Colosseum (BBC4, Wednesday of last week), made for Sky History, presents a fact-filled history of the glories of Rome. The top part of the Colosseum was completed in AD 80, after eight years of construction. Work on the below-ground network of tunnels, the hypogeum, started the following year, under the Emperor Domitian.

Domitian hoped for popularity through the appearance of scenery, wild animals, and gladiators through the arena floor. Colosseum gives a starring role to the master builder Haterius, whose pulleys-and-weights systems enabled 99,000 cubic metres of stones, 300 tonnes of iron clamps, and one million bricks to be erected with manual labour. As actors and CGI are used for dramatisations, the series’ historians are confined to their armchairs, wearing their ironed Sunday best, instead of being dressed up as milkmaids or perched above ruins, arms flapping.

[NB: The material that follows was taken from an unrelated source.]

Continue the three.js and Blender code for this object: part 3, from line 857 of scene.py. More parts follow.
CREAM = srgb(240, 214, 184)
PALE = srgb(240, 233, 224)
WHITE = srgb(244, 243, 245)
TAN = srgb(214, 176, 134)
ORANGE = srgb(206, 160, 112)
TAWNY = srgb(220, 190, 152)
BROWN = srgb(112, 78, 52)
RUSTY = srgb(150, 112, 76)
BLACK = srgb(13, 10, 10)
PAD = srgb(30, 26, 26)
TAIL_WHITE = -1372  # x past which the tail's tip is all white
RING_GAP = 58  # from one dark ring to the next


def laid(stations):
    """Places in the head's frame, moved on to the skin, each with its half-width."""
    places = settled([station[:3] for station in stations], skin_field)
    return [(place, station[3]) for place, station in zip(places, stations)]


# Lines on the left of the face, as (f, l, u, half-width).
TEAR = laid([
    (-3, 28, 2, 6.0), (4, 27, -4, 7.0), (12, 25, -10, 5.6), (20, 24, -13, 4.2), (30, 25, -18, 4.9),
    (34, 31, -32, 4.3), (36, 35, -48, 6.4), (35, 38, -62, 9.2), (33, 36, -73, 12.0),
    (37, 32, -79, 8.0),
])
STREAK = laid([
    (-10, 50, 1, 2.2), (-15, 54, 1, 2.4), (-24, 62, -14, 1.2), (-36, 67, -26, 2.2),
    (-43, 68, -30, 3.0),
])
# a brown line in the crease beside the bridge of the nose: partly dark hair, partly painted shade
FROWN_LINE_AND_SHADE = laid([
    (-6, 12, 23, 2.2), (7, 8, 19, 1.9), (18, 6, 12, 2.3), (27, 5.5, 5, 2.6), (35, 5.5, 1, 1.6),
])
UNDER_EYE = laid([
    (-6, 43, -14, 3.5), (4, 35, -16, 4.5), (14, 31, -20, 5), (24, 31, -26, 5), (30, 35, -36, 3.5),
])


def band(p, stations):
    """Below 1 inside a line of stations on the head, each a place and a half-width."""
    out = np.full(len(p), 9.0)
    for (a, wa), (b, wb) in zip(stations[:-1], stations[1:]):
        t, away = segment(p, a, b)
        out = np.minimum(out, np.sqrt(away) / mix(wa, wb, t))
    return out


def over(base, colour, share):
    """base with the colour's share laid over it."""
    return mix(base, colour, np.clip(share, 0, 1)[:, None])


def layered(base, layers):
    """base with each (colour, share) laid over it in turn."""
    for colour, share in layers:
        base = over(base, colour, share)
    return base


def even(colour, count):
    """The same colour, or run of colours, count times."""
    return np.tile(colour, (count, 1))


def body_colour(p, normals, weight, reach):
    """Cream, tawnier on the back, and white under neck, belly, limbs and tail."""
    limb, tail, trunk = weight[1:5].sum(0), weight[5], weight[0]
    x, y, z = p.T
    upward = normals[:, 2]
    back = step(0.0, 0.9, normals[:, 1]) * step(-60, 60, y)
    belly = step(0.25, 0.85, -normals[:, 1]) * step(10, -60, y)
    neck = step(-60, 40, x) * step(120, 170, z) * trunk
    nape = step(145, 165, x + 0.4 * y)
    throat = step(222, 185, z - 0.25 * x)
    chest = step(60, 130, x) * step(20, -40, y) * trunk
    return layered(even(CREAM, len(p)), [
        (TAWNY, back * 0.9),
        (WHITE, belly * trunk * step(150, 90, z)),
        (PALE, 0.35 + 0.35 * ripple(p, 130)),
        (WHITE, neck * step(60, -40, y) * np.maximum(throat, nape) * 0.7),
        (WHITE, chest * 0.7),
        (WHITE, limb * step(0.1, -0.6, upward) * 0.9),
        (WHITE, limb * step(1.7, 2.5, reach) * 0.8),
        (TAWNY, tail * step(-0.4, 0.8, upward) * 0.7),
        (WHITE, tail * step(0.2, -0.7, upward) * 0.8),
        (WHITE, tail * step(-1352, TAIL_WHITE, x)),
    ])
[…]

Sanditon (ITVX, Thursday of last week) is equally restful. Andrew Davies’s adaption of Jane Austen’s unfinished novel features the rake Sir Edward Dedham, so desperate to receive a living from his aunt (Anna Reid) that he subjects himself to cold-water hosing, and sanctimonious instruction from Kevin Eldon’s cleric, Mr Hankins. In Sanditon, a brief glance means soon dancing a quadrille, not breathing your last.